Rasmussen tried to establish a structure for the 1 hour 45-minute meeting by explaining that questions from the audience could come only after four presentations and an exercise where speakers would answer the question: “What would you like to see incorporated into the TEACH project that would be meaningful to you and your family?“ After that, people would be allowed to ask direct questions about the project.
While a semblance of order was maintained through presentations by Lucas, Rasmussen and Mason, catcalls from the audience grew more frequent as Chasan and Hobson waded through their presentation, pretty much the same one that failed to impress the crowd at a smaller community meeting at the high school campus in early November–including Chasan’s oft-stated position, “I’m not a developer; I’m a visionary.”
It was a night of missteps by the hosts. When one woman introduced herself in Hawaiian, she was asked, “Can you please give your name?–a question met with jeers and a withering look from the speaker. Chasan was corrected loudly by audience members when he mispronounced Paia.
At one point, the audience grew so unruly that Valerie Toro, the popular KPOA radio host known as Sista Val, urged the crowd to “calm down and be pono.”
When the time came to answer the question, “What would be meaningful to you” at the campus, one of the first respondents answered, “A school,” to noisy applause. But other answers quickly strayed from the format.
When Mary Ann Pahukoa began to talk about an anti-TEACH petition directed at the County Council that she introduced through social media (rapidly approaching 2,500 signatures), she was asked to confine herself to answering the question. Pahukoa complied, replying, “It would be really meaningful if TEACH would pack up and leave.”
Quickly, speakers stepped forward not to answer The Question, but to complain about what the TEACH project wasn’t going to do.
“I’m 13,” said one speaker. “I’m looking for something that benefits my culture.”

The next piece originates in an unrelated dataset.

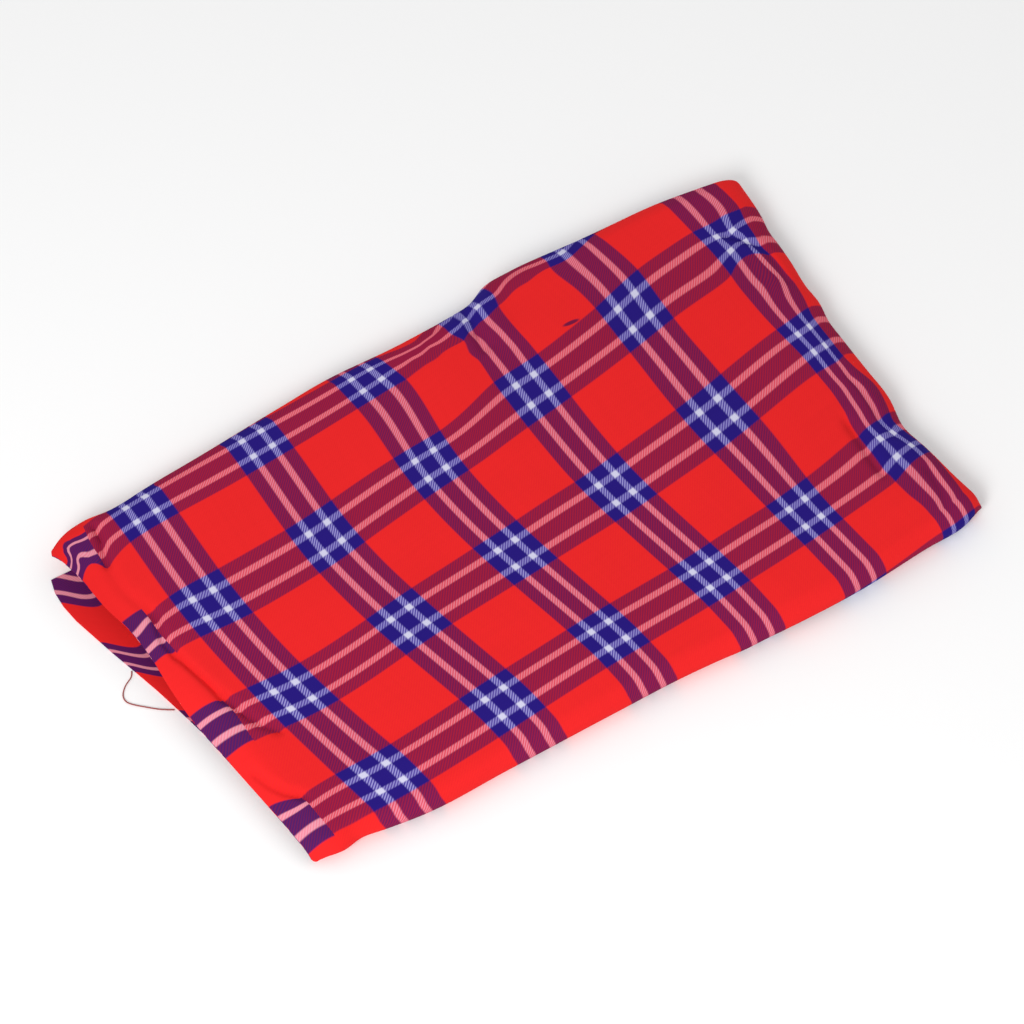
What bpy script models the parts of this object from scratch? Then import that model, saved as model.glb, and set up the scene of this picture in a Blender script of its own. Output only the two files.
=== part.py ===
"""A checked shuka blanket, folded into a flat pack, with one loose thread at its open end.

The cloth lies doubled along its length, with the fold at the right end and the two hemmed
edges at the left. Across its width it goes back and forth in five panels. The bottom panel
turns up at the near edge, in one deep fold, and becomes the top panel, which covers the rest.

Metres, +X along the pack, +Y to its far edge, +Z up, origin on the floor under its middle.
"""

import math
from bisect import bisect_right
from collections import namedtuple

import bpy
from mathutils import Vector

MM = 0.001

# The flat stack, before it is laid out as it lies
PACK_LENGTH = 500 * MM
PACK_WIDTH = 300 * MM
PANEL_COUNT = 5
SHEET = 1.6 * MM  # two plies of the cloth, one on the other
SHEET_PITCH = 2.2 * MM
PANEL_PITCH = 2 * SHEET_PITCH
STACK_HEIGHT = PANEL_COUNT * PANEL_PITCH
REST_LIFT = (SHEET_PITCH - SHEET) / 2

# How far the inner panels stay back from the ends and edges of the pack
LEFT_INSET = 26 * MM
RIGHT_INSET = 18 * MM
INNER_HEM_INSET = 24 * MM
NEAR_FOLD_INSET = 3.5 * MM
NEAR_HEM_INSET = 6 * MM
FAR_FOLD_INSET = 4 * MM
BOTTOM_HEM_REACH = 1.5 * MM

# How the top comes down at the edges
EDGE_HEIGHT = 20 * MM
CLOSED_HEIGHT = 10.2 * MM
LEFT_ROLL = 24 * MM
RIGHT_ROLL = 16 * MM

# Mesh steps in the folds, and more places along a run than the outline's own rows give
TURN_STEPS = 4
DEEP_TURN_STEPS = 8
EXTRA_SHARES = (0.012, 0.20, 0.34, 0.84, 0.93, 0.985, 0.995)

# The loose thread
THREAD_DIAMETER = 0.7 * MM
THREAD_FLOOR_GAP = 0.05 * MM
THREAD_POINT_SPACING = 1.7 * MM

# One run of the sheet between two folds: its level, where it starts and ends, how far it is
# set back from the pack's ends at its start and end (0 to 1), and where its mesh steps lie in it
Run = namedtuple("Run", "level start end inset_start inset_end shares")

# The pack's near and far edges, the far edge of its bottom panel, and its height, at shares of
# its length, in mm
Section = namedtuple("Section", "share near far low_far crown")
SECTIONS = (
    Section(0.00, -99, 153, 150, 21.0),
    Section(0.03, -104, 159, 147, 22.0),
    Section(0.06, -104, 160, 147, 22.5),
    Section(0.09, -108, 157, 148, 23.0),
    Section(0.14, -114, 156, 153, 23.5),
    Section(0.26, -121, 155, 155, 24.5),
    Section(0.42, -130, 152, 152, 24.5),
    Section(0.52, -136, 146, 146, 24.5),
    Section(0.58, -141, 144, 142, 24.0),
    Section(0.61, -144, 144, 142, 24.0),
    Section(0.64, -146, 149, 147, 24.5),
    Section(0.68, -149, 149, 149, 25.0),
    Section(0.78, -155, 141, 141, 24.0),
    Section(0.90, -158, 132, 133, 23.5),
    Section(0.96, -160, 125, 125, 22.5),
    Section(1.00, -156, 119, 119, 22.0),
)

# The open left end at shares of the pack's width, in mm: the bottom panel's edge, how far the
# top's edge lies back from it, and how high that edge lies
LeftEnd = namedtuple("LeftEnd", "share edge setback mouth")
LEFT_END = (
    LeftEnd(0.00, -239, -4, 10.0),
    LeftEnd(0.15, -238, -5, 10.0),
    LeftEnd(0.30, -239, -4, 10.0),
    LeftEnd(0.45, -240, -3, 11.0),
    LeftEnd(0.54, -242, 1, 13.0),
    LeftEnd(0.62, -244, 6, 14.0),
    LeftEnd(0.70, -247, 10, 16.0),
    LeftEnd(0.80, -250, 11, 17.0),
    LeftEnd(0.90, -252, 13, 18.0),
    LeftEnd(0.96, -250, 9, 19.0),
    LeftEnd(1.00, -246, 2, 20.0),
)

# The folded right end at shares of the pack's width, in mm
RightEnd = namedtuple("RightEnd", "share edge")
RIGHT_END = (
    RightEnd(0.00, 203),
    RightEnd(0.08, 203),
    RightEnd(0.18, 204),
    RightEnd(0.25, 204),
    RightEnd(0.33, 212),
    RightEnd(0.42, 216),
    RightEnd(0.51, 220),
    RightEnd(0.57, 223),
    RightEnd(0.62, 228),
    RightEnd(0.67, 230),
    RightEnd(0.75, 236),
    RightEnd(0.80, 239),
    RightEnd(0.84, 241),
    RightEnd(0.88, 245),
    RightEnd(1.00, 253),
)

# Where the loose thread lies on the floor, in mm, from the hem and back under it
THREAD_ROUTE = (
    (-246.9, 67.7),
    (-249.5, 64.6),
    (-255.5, 61.8),
    (-259.8, 58.0),
    (-261.2, 53.9),
    (-259.6, 49.6),
    (-253.8, 42.2),
    (-249.9, 37.6),
    (-246.0, 33.9),
    (-243.1, 31.5),
)


def mix(low, high, share):
    return low + (high - low) * share


def smooth(share):
    share = min(1.0, max(0.0, share))
    return share * share * (3 - 2 * share)


def read(table, column, share):
    """The table's value at a share, half eased between its rows, so that it never overshoots."""
    shares = [row.share for row in table]
    row = min(len(table) - 2, max(0, bisect_right(shares, share) - 1))
    here, after = table[row], table[row + 1]
    part = min(1.0, max(0.0, (share - here.share) / (after.share - here.share)))
    part = (part + smooth(part)) / 2
    return mix(getattr(here, column), getattr(after, column), part) * MM


def top_height(along, across):
    """How high the top of the pack lies over a place of the flat stack."""
    u = along / PACK_LENGTH
    v = across / PACK_WIDTH
    shoulder = 1 - (2 * min(1.0, max(0.0, v)) - 1) ** 4
    height = mix(EDGE_HEIGHT, read(SECTIONS, "crown", u), shoulder)
    from_left = min(1.0, max(0.0, along / LEFT_ROLL))
    height = mix(read(LEFT_END, "mouth", v), height, 1 - (1 - from_left) ** 3)
    from_right = min(1.0, max(0.0, (PACK_LENGTH - along) / RIGHT_ROLL))
    return mix(CLOSED_HEIGHT, height, math.sqrt(1 - (1 - from_right) ** 2))


def upper_share(level):
    """0 in the bottom panel, 1 in the top panel, and even between them."""
    return min(1.0, max(0.0, (level - PANEL_PITCH) / (STACK_HEIGHT - 2 * PANEL_PITCH)))


def settle(level, height):
    """The height of a level of the flat stack once its inner panels are pressed to a height."""
    below = min(level, PANEL_PITCH)
    above = max(0.0, level - STACK_HEIGHT + PANEL_PITCH)
    return below + upper_share(level) * (height - 2 * PANEL_PITCH) + above


def lay(along, across, level):
    """Moves a point of the flat stack to where it lies in the real pack."""
    u = along / PACK_LENGTH
    v = across / PACK_WIDTH
    upper = upper_share(level)
    left = read(LEFT_END, "edge", v) + read(LEFT_END, "setback", v) * upper
    far = mix(read(SECTIONS, "low_far", u), read(SECTIONS, "far", u), upper)
    x = mix(left, read(RIGHT_END, "edge", v), u)
    y = mix(read(SECTIONS, "near", u), far, v)
    z = settle(level, top_height(along, across)) - REST_LIFT
    return Vector((x, y, z))


def eased(steps):
    """Shares that lie closer to each other at both ends of a run."""
    return [(1 - math.cos(math.pi * step / steps)) / 2 for step in range(steps + 1)]


def walk(runs, turns):
    """Follows a folded sheet: points of (place, level, outward in place, outward in level, inset)."""
    points = []
    for index, run in enumerate(runs):
        heading = 1 if run.end > run.start else -1
        for share in run.shares:
            inset = mix(run.inset_start, run.inset_end, smooth(4 * share))
            points.append((mix(run.start, run.end, share), run.level, 0.0, heading, inset))
        if index == len(runs) - 1:
            break
        after = runs[index + 1]
        rise = after.level - run.level
        side = 1 if rise > 0 else -1
        radius = abs(rise) / 2
        for step in range(1, turns[index]):
            angle = math.pi * step / turns[index]
            place = run.end + heading * radius * math.sin(angle)
            level = run.level + rise / 2 - side * radius * math.cos(angle)
            inset = mix(run.inset_end, after.inset_start, step / turns[index])
            outward = (-side * math.sin(angle), heading * math.cos(angle))
            points.append((place, level, outward[0], outward[1], inset))
    return points


def lengthwise_walk():
    """The doubled sheet from its outer hem at the left, round the right fold and back."""
    half = SHEET_PITCH / 2
    fold = PACK_LENGTH - half - SHEET / 2
    inner_hem_share = INNER_HEM_INSET / fold
    shares = sorted([row.share for row in SECTIONS] + [inner_hem_share, *EXTRA_SHARES])
    back = [(1 - share) / (1 - inner_hem_share) for share in reversed(shares) if share >= inner_hem_share]
    outer = Run(half, 0.0, fold, 0, 0, shares)
    inner = Run(-half, fold, INNER_HEM_INSET, 0, 0, back)
    return walk((outer, inner), (TURN_STEPS,))


def crosswise_walk():
    """The five panels: bottom, top, and the three that go back and forth between them."""
    levels = [(index + 0.5) * PANEL_PITCH for index in range(PANEL_COUNT)]
    near = STACK_HEIGHT / 2
    near_inner = near + NEAR_FOLD_INSET
    far = PACK_WIDTH - PANEL_PITCH
    far_inner = far - FAR_FOLD_INSET
    runs = (
        Run(levels[0], far + BOTTOM_HEM_REACH, near, 0, 0, eased(8)),
        Run(levels[4], near, far, 0, 0, [step / 14 for step in range(15)]),
        Run(levels[3], far, near_inner, 0.4, 1, eased(6)),
        Run(levels[2], near_inner, far_inner, 1, 1, eased(5)),
        Run(levels[1], far_inner, near + NEAR_HEM_INSET, 1, 1, eased(5)),
    )
    return walk(runs, (DEEP_TURN_STEPS, TURN_STEPS, TURN_STEPS, TURN_STEPS))


def sheet_point(lengthwise, crosswise, side):
    """A point on one face of the folded sheet; side is +1 on its outer face and -1 inside."""
    along, depth, along_out, depth_out, _ = lengthwise
    across, level, across_out, level_out, inset = crosswise
    along += along_out * side * SHEET / 2
    depth += depth_out * side * SHEET / 2
    left = LEFT_INSET * inset
    right = RIGHT_INSET * inset
    along = left + along * (PACK_LENGTH - left - right) / PACK_LENGTH
    return lay(along, across + across_out * depth, level + level_out * depth)


def folded_sheet_mesh(name):
    """The closed sheet: its outer face, its inner face and the strip of its cut edges."""
    columns = lengthwise_walk()
    rows = crosswise_walk()
    vertices = []
    for side in (1, -1):
        for row in rows:
            vertices += [sheet_point(column, row, side) for column in columns]
    width = len(columns)
    inside = width * len(rows)

    faces = []
    for row in range(len(rows) - 1):
        for column in range(width - 1):
            corner = row * width + column
            quad = (corner, corner + 1, corner + 1 + width, corner + width)
            faces.append(quad)
            faces.append(tuple(index + inside for index in reversed(quad)))

    last_row = width * (len(rows) - 1)
    rim = list(range(width))
    rim += [row * width + width - 1 for row in range(1, len(rows))]
    rim += [last_row + column for column in range(width - 2, -1, -1)]
    rim += [row * width for row in range(len(rows) - 2, 0, -1)]
    for index, here in enumerate(rim):
        after = rim[(index + 1) % len(rim)]
        faces.append((after, here, here + inside, after + inside))

    mesh = bpy.data.meshes.new(name)
    mesh.from_pydata(vertices, [], faces)
    mesh.validate()
    return mesh


def plain_material(name, colour, roughness):
    material = bpy.data.materials.new(name)
    material.use_nodes = True
    shader = material.node_tree.nodes["Principled BSDF"]
    shader.inputs["Base Color"].default_value = (*colour, 1)
    shader.inputs["Roughness"].default_value = roughness
    shader.inputs["Metallic"].default_value = 0.0
    return material


def add_blanket():
    """The whole blanket, one woven piece with its hems."""
    mesh = folded_sheet_mesh("shuka_blanket")
    mesh.shade_smooth()
    mesh.set_sharp_from_angle(angle=math.radians(50))
    mesh.materials.append(plain_material("red_check_cloth", (0.80, 0.03, 0.03), 0.85))
    blanket = bpy.data.objects.new("shuka_blanket", mesh)
    bpy.context.collection.objects.link(blanket)


def curve_through(points, spacing):
    """Evenly spaced points on a smooth Catmull-Rom curve through the route's points."""
    padded = [2 * points[0] - points[1], *points, 2 * points[-1] - points[-2]]
    fine = []
    for index in range(len(points) - 1):
        before, start, end, after = padded[index : index + 4]
        for step in range(20):
            t = step / 20
            bend = 2 * before - 5 * start + 4 * end - after
            twist = 3 * start - before - 3 * end + after
            fine.append((2 * start + (end - before) * t + bend * t**2 + twist * t**3) / 2)
    fine.append(points[-1])

    travelled = [0.0]
    for here, after in zip(fine, fine[1:]):
        travelled.append(travelled[-1] + (after - here).length)
    count = round(travelled[-1] / spacing)
    even = []
    for index in range(count + 1):
        goal = travelled[-1] * index / count
        place = min(len(fine) - 2, bisect_right(travelled, goal) - 1)
        share = (goal - travelled[place]) / (travelled[place + 1] - travelled[place])
        even.append(fine[place].lerp(fine[place + 1], share))
    return even


def add_loose_thread():
    """One pulled thread that lies on the floor beside the open end."""
    height = THREAD_DIAMETER / 2 + THREAD_FLOOR_GAP
    route = [Vector((x * MM, y * MM, height)) for x, y in THREAD_ROUTE]
    points = curve_through(route, THREAD_POINT_SPACING)
    curve = bpy.data.curves.new("loose_thread", "CURVE")
    curve.dimensions = "3D"
    curve.bevel_depth = THREAD_DIAMETER / 2
    curve.bevel_resolution = 2
    curve.use_fill_caps = True
    spline = curve.splines.new("POLY")
    spline.points.add(len(points) - 1)
    for spline_point, point in zip(spline.points, points):
        spline_point.co = (*point, 1)
    curve.materials.append(plain_material("thread_fibre", (0.45, 0.10, 0.10), 0.8))
    thread = bpy.data.objects.new("loose_thread", curve)
    bpy.context.collection.objects.link(thread)


def main():
    for thing in list(bpy.data.objects):
        bpy.data.objects.remove(thing, do_unlink=True)
    add_blanket()
    add_loose_thread()


main()
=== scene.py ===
"""How the folded shuka blanket looks: one thin woven sheet, folded in four along its length and in
five across its width, in its red, blue and white check, with one loose thread on a pale floor.

Lengths are metres; the tables give millimetres. +X runs along the pack and +Y to its far edge.
"""

import math
from collections import namedtuple

import bpy
import numpy as np
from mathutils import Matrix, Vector


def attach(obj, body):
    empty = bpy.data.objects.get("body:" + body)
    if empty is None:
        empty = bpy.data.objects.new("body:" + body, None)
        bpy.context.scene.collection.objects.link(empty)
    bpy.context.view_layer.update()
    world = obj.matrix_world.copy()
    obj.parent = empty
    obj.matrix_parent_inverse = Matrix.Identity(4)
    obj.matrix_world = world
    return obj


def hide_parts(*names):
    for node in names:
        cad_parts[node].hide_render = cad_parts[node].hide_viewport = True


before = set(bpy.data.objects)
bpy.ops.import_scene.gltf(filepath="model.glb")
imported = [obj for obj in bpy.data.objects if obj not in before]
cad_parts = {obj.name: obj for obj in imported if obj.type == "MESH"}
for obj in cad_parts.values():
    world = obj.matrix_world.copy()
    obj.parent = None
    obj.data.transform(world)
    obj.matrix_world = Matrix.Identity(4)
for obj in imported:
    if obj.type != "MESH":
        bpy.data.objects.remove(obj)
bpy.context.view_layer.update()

MM = 0.001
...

Another called the county’s assertion that the proposal was the only viable solution for the property “completely false. The last thing we need is full gentrification of the North Shore.”
And the biggest concern was traffic. Speaker after speaker related the bumper-to-bumper traffic that made the drive to that night’s meeting prohibitively long, railing against the addition of 206,000 square feet of new space in Hamakuapoko. “See how small our road is,” said one speaker, angrily pointing toward the Hana Highway. “No can! No can! If you build, local people gonna f*** up your s***. This is not pono with us!”
During the actual question and answer session at the end, UH Maui Professor Emeritus and political analyst Dick Mayer told Chasan and Hobson that he wanted to see more “truth. I don’t feel we have that.” He added. “You can’t tell us what buildings are going up, but you can tell us to the penny on your profits.”
Yelling broke out when Rasmussen called an end to comments at 7:30pm, but not before Paia activist Francine “Aunty Mopsy” Aarona asked the crowd if they wanted the project, a question producing a thunderous “No!”
“It was an intense meeting,” Rasmussen reflected on Tuesday. “I didn’t realize how angry the community is. They’re angry about traffic, they’re angry about the cost of housing and they’re angry about vacation rentals. There’s a lot of angst in the community and I really do sympathize with them. All of those things are extremely real and extremely distressing to families.”
Rasmussen said she tried to maintain decorum, and considered it a plus that the meeting “hadn’t broken up into a brawl.”
The economic development director acknowledged that the North Shore’s traffic situation, in particular, has reached “a boiling point. I don’t believe the state of Hawaii is going to be able to ignore these traffic issues anymore with [Hana] highway.”
However, Rasmussen suggested that TEACH was unfairly feeling the heat over these issues. “I think the recent purchase of the 300 acres that happened last week [land located on the opposite side of Paia–click here to read my Feb. 6, 2017 story on that] piled on to all of this angst and anxiety and got all vented to the TEACH group.” Because of that, she called the timing of the community meeting “not ideal.”
Rasmussen said she still believes the TEACH project could be good for the community, but suggested that it might have to be scaled back. “They have a lot of work ahead of them.”
In an email, Chasan wrote that he has “no comment at this time regarding the status of the TEACH project as our partners have not met to discuss last night’s events.”